- DVD cover
- Directed by: Wayne Wang
- Written by: Jean-Claude Carrière Larry Gross Paul Theroux Wayne Wang
- Produced by: Lydia Dean Pilcher Jean-Louis Piel Wayne Wang
- Starring: Jeremy Irons; Gong Li; Maggie Cheung; Michael Hui; Rubén Blades;
- Cinematography: Vilko Filač
- Edited by: Christopher Tellefsen
- Music by: Graeme Revell
- Distributed by: Trimark Pictures
- Release date: September 4, 1997;
- Running time: 99 minutes
- Country: United States
- Languages: English Cantonese
- Box office: $2,178,160

= Chinese Box =

1997 US romantic drama film by Wayne Wang

Chinese Box is a 1997 romantic drama film directed by Wayne Wang and starring Jeremy Irons, Gong Li, Maggie Cheung, and Michael Hui. It is set and was made at the time of Hong Kong's handover to the People's Republic of China on June 30, 1997. The film credits Paul Theroux as a source for the story, based on themes he explores in his 1997 novel Kowloon Tong. It enjoyed modest box office success in the United States.

== Plot ==
The movie unfolds at least nine different stories on very different levels.

First, there is John as a reporter, trying to capture interesting scenes on the streets of Hong Kong, persuading himself his work gives his life a tangible meaning.

Second, there is Vivian who is looking to find a balance in life, trying to escape from the underground she once was a part of and forget about her past, but is hindered in her attempts by prejudices that go back thousands of years in the Chinese society (including Hong Kong).

Third, there is Vivian (still), with a chance to discard most of her problems by simply marrying John and moving to England with him. Even though she is tempted to do so, she knows this would just be running away from the core of the problem and could not be a long-term solution, mostly because of their different cultural backgrounds and maybe even because of a subtle uncertainty regarding John's ex-wife and former life.

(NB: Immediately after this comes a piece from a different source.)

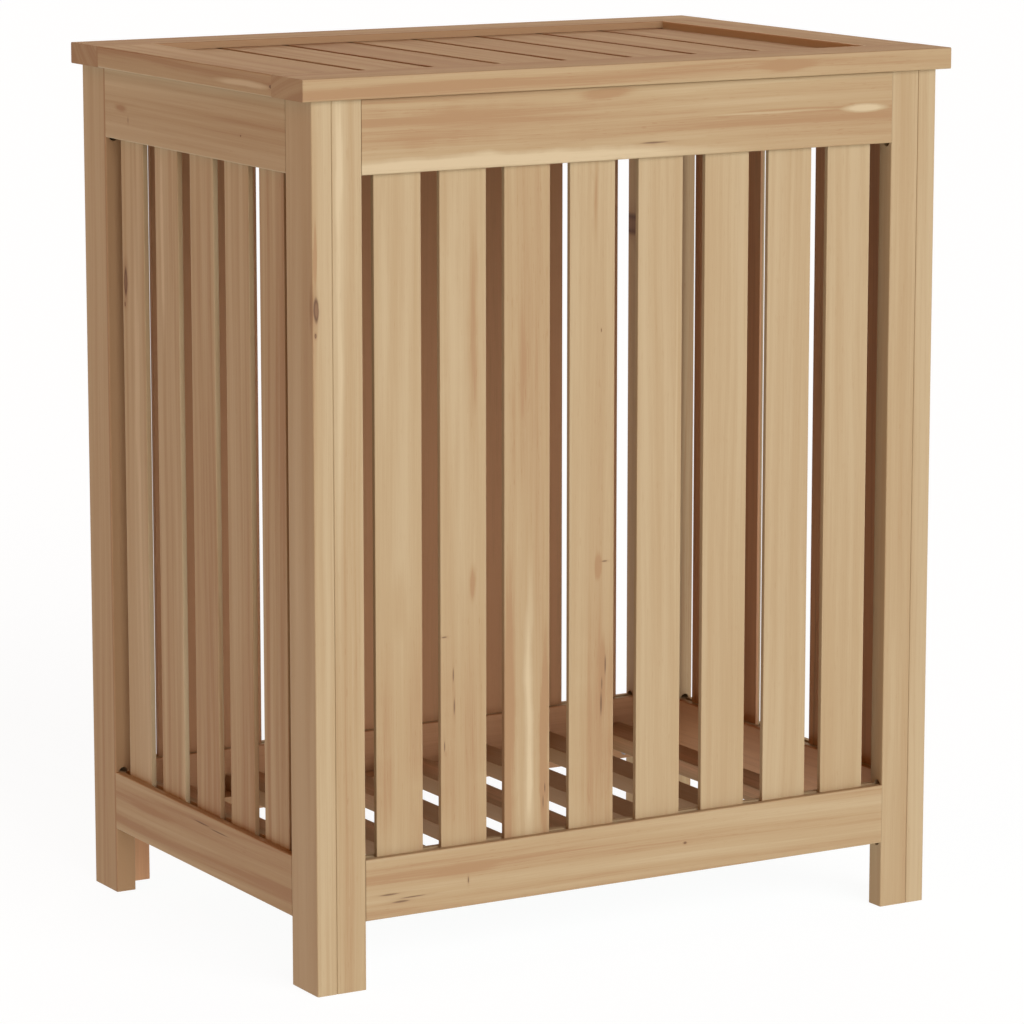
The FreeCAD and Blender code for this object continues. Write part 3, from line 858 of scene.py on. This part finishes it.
def turned(name, profile):
    """A mesh turned about Z from (radius, height) points. The first and last are on the axis."""
    corners, faces = [(0.0, 0.0, profile[0][1])], []
    for radius, height in profile[1:-1]:
        for step in range(SCREW_STEPS):
            angle = 2 * math.pi * step / SCREW_STEPS
            corners.append((radius * math.cos(angle), radius * math.sin(angle), height))
    corners.append((0.0, 0.0, profile[-1][1]))
    rings = len(profile) - 2
    for step in range(SCREW_STEPS):
        after = (step + 1) % SCREW_STEPS
        faces.append((0, 1 + step, 1 + after))
        for ring in range(rings - 1):
            top, bottom = 1 + ring * SCREW_STEPS, 1 + (ring + 1) * SCREW_STEPS
            faces.append((top + step, bottom + step, bottom + after, top + after))
        last = 1 + (rings - 1) * SCREW_STEPS
        faces.append((last + step, len(corners) - 1, last + after))
    mesh = bpy.data.meshes.new(name)
    mesh.from_pydata(corners, [], faces)
    return mesh


def cross_arm(name, along_x, head_radius, head_height):
    """One arm of the cross in a screw's head, narrower at its foot."""
    half_long, half_wide = CROSS_LENGTH * head_radius / 2, CROSS_WIDTH * head_radius / 2
    corners = []
    for height, share in ((-CROSS_DEPTH * head_height, CROSS_FOOT), (head_height, CROSS_TOP)):
        for x_side, y_side in ((-1, -1), (1, -1), (1, 1), (-1, 1)):
            x, y = x_side * half_long * share, y_side * half_wide
            corners.append((x, y, height) if along_x else (-y, x, height))
    faces = [(3, 2, 1, 0), (4, 5, 6, 7)]
    faces += [(i, (i + 1) % 4, (i + 1) % 4 + 4, i + 4) for i in range(4)]
    mesh = bpy.data.meshes.new(name)
    mesh.from_pydata(corners, [], faces)
    return bpy.data.objects.new(name, mesh)


def screw_mesh(name, sizes, length):
    """One cross-head screw in metres. Its head lies at Z 0 and its point is below."""
    head_radius, radius, head_height = (size * MM for size in sizes)
    rim = HEAD_RIM * head_radius
    profile = [(0.0, 0.0), (head_radius - rim, 0.0), (head_radius, -rim), (radius, -head_height)]
    pitch = THREAD_PITCH * MM
    height = -head_height - pitch
    while height > -length + POINT_PITCHES * pitch:
        profile += [(THREAD_ROOT * radius, height), (radius, height - pitch / 2)]
        height -= pitch
    profile += [(THREAD_ROOT * radius, height), (0.0, -length)]
    blank = bpy.data.objects.new(name, turned(name, profile))
    arms = [cross_arm(f"{name}_arm_{i}", i == 0, head_radius, head_height) for i in range(2)]
    for thing in (blank, *arms):
        bpy.context.scene.collection.objects.link(thing)
    for arm in arms:
        cut = blank.modifiers.new(arm.name, "BOOLEAN")
        cut.operation = "DIFFERENCE"
        cut.object = arm
    graph = bpy.context.evaluated_depsgraph_get()
    mesh = bpy.data.meshes.new_from_object(blank.evaluated_get(graph))
    for thing in (blank, *arms):
        bpy.data.objects.remove(thing)
    return mesh


def add_screws(name, node, body, sizes, heads, length, material):
    """Detailed screws in the places of one node's. Each of heads is the middle of a screw's head and
    the direction of its point."""
    dice = random.Random(name)
    one = screw_mesh(name + "_one", sizes, length)
    whole = bmesh.new()
    for place, direction in heads:
        turn = Matrix.Rotation(dice.uniform(0, math.pi), 4, "Z")
        aim = Vector(direction).to_track_quat("-Z", "Y").to_matrix().to_4x4()
        copy = one.copy()
        copy.transform(Matrix.Translation(place) @ aim @ turn)
        whole.from_mesh(copy)
        bpy.data.meshes.remove(copy)
    mesh = bpy.data.meshes.new(name)
    whole.to_mesh(mesh)
    whole.free()
    bpy.data.meshes.remove(one)
    mesh.materials.clear()
    mesh.materials.append(material)
    piece = bpy.data.objects.new(name, mesh)
    bpy.context.scene.collection.objects.link(piece)
    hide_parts(node)
    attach(piece, body)


def add_hinge_screws(body, node, name, head_end, direction, material):
    """The screws of one body's leaves. head_end is 0 where their heads are at the foot of the node's
    box and 1 where they are at its top. direction is -1 for points that go down."""
    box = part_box(node)
    length = box[1][Z] - box[0][Z]
    y = (box[0][Y] + box[1][Y]) / 2
    heads = []
    for left, right in spans_of(node):
        heads.append((((left + right) / 2, y, box[head_end][Z]), (0, 0, direction)))
    add_screws(name, node, body, HINGE_SCREW, heads, length, material)


def add_ledger_screws(material):
    low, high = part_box("ledger_screws")
    (front_tip, front_head), (back_head, _) = spans_of("ledger_screws", Y)
    z = (low[Z] + high[Z]) / 2
    heads = []
    for left, right in spans_of("ledger_screws"):
        x = (left + right) / 2
        heads.append(((x, front_head, z), (0, -1, 0)))
        heads.append(((x, back_head, z), (0, 1, 0)))
    length = front_head - front_tip
    add_screws("ledger_cross_screws", "ledger_screws", "body", LEDGER_SCREW, heads, length, material)


def dress_metal():
    brass = metal("brushed_brass", BRASS, TARNISH, X)
    zinc = metal("zinc_plate", ZINC, DULL_ZINC, Z)
    for side in ("left", "right"):
        for piece in ("rail_leaf", "lid_leaf", "pin"):
            dress(f"hinge_{side}_{piece}", brass)
    for node in ("hinge_rail_screws", "hinge_lid_screws", "ledger_screws"):
        dress(node, zinc)
    add_hinge_screws("body", "hinge_rail_screws", "hinge_rail_cross_screws", 1, -1, zinc)
    add_hinge_screws("lid", "hinge_lid_screws", "hinge_lid_cross_screws", 0, 1, zinc)
    add_ledger_screws(zinc)


# ---- The scene ------------------------------------------------------------------------

bpy.context.scene.view_settings.view_transform = "Standard"
add_camera()
add_world()
add_suns()
add_floor()
dress_boards()
dress_rows()
dress_dowels()
dress_metal()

Fourth, there is Jean, with her own story and with a typical Hong Kong here-today-who-knows-where-tomorrow attitude - living the moment, enjoying and suffering at the same time, embodying a perfect reflection of modern life, especially so easily seen in Hong Kong in the late 1990s. She understands all of the different kinds of hardships that come in life and, with her face somewhat disfigured, is marked more intensely than most, but also knows where to draw the line in selling herself. John tries to help her, but does that in a dishonest way, which disappoints her tremendously. According to a note in film's credits, Jean's story was inspired by a short story by the American-British author Rachel Ingalls.

Fifth, there are John and Jim. Close, mutually understanding, with enough humor and sarcasm to keep them going through both the good and the bad days. Even though their outlooks towards life differ significantly, their love for the job (journalism) creates a strong bond of true friendship.

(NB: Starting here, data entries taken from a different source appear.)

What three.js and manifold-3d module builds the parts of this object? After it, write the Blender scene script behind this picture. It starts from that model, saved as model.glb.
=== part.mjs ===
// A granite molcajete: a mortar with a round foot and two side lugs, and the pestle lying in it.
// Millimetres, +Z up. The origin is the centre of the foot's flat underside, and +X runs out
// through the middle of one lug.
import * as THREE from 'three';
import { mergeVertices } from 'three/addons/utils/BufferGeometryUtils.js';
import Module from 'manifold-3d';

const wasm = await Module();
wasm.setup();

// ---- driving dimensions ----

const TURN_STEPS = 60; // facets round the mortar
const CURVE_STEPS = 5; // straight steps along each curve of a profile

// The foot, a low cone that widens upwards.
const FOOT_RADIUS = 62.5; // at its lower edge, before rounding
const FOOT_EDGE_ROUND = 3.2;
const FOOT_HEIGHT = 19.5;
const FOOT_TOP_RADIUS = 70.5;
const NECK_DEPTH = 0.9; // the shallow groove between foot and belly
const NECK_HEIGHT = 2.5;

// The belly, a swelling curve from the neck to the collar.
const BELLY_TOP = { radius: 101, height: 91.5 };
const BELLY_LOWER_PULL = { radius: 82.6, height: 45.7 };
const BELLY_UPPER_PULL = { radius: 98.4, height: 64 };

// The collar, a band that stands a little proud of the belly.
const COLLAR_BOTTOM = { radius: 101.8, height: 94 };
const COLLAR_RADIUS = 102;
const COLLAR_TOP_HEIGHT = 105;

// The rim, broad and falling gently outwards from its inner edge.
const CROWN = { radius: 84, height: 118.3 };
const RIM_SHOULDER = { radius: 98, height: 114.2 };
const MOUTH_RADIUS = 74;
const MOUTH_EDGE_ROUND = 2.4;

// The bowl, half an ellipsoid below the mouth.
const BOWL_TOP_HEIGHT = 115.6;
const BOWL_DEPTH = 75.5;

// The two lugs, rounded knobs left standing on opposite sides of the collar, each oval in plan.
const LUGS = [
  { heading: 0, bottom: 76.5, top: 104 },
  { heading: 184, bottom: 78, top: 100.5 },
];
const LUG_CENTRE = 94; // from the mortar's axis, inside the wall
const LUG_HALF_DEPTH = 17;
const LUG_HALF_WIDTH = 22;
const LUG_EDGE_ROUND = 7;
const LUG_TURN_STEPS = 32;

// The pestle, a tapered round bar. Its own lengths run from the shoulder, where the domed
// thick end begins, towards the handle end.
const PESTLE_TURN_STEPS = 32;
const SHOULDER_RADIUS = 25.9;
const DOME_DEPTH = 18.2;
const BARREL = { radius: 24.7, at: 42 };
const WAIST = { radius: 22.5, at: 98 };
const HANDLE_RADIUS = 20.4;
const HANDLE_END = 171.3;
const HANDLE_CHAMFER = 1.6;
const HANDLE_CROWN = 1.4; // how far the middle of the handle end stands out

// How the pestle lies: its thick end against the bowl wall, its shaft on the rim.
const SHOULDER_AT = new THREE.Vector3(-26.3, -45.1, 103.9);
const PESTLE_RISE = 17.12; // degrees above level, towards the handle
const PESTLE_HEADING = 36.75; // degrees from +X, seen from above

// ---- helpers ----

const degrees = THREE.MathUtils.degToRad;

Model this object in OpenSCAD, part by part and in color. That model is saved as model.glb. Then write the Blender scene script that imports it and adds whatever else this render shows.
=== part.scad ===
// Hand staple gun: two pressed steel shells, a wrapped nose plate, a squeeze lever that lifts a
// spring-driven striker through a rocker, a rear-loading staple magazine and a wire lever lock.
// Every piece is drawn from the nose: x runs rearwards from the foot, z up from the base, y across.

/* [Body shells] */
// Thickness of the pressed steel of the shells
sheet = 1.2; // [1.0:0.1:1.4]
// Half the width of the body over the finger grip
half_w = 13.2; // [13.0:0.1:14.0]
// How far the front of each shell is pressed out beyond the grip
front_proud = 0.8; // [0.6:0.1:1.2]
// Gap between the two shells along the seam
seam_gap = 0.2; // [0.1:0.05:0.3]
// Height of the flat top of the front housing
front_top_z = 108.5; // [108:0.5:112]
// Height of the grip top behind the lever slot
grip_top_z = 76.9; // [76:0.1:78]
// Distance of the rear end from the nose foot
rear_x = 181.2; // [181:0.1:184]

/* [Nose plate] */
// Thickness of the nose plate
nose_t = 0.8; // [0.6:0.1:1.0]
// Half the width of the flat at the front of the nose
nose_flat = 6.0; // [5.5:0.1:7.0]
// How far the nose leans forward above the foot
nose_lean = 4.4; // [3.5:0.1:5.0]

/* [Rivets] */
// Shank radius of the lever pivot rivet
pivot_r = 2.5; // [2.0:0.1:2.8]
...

Sixth, there is Chang, a man of power, of high position, but a wimp in his heart. His immense wealth cannot replace what he lacks in personality. He has no charisma, no morality, no care, and exists purely on his imaginary throne of pretentiousness and status. While he is ashamed of Vivian, he does love her, but in a pathetic, cowardly way. He is very much into 'saving face' and can not find an equilibrium in his life (professional nor personal). He agrees to marry Vivian, but deceives her by arranging merely a mock wedding photo session, so she could have some pictures to send to her family. Vivian burns all of the photos and accepts the notion she will never be happy nor free.

Seventh, there are John and Vivian. A story of true love that just isn't meant to be. Not because they wouldn't want it to, but because of the constraints of the societies they live in.

Eighth, there is John (again), perplexed with his own mortality, which he is suddenly forced to face.

Ninth, there is the political aspect of Hong Kong politically becoming a part of China again, which (at the time) was a great uncertainty.

==Production==
The movie shows the actual temporary press room which was specially set up for the press coverage of the handover, and located in the old part of the Convention and Exhibition Centre.

Certain scenes were shot at the Main Bar of the Foreign Correspondents' Club.

The main characters residence in the film was shot in a flat located along Central–Mid-Levels escalators, just below Hollywood Road in Central.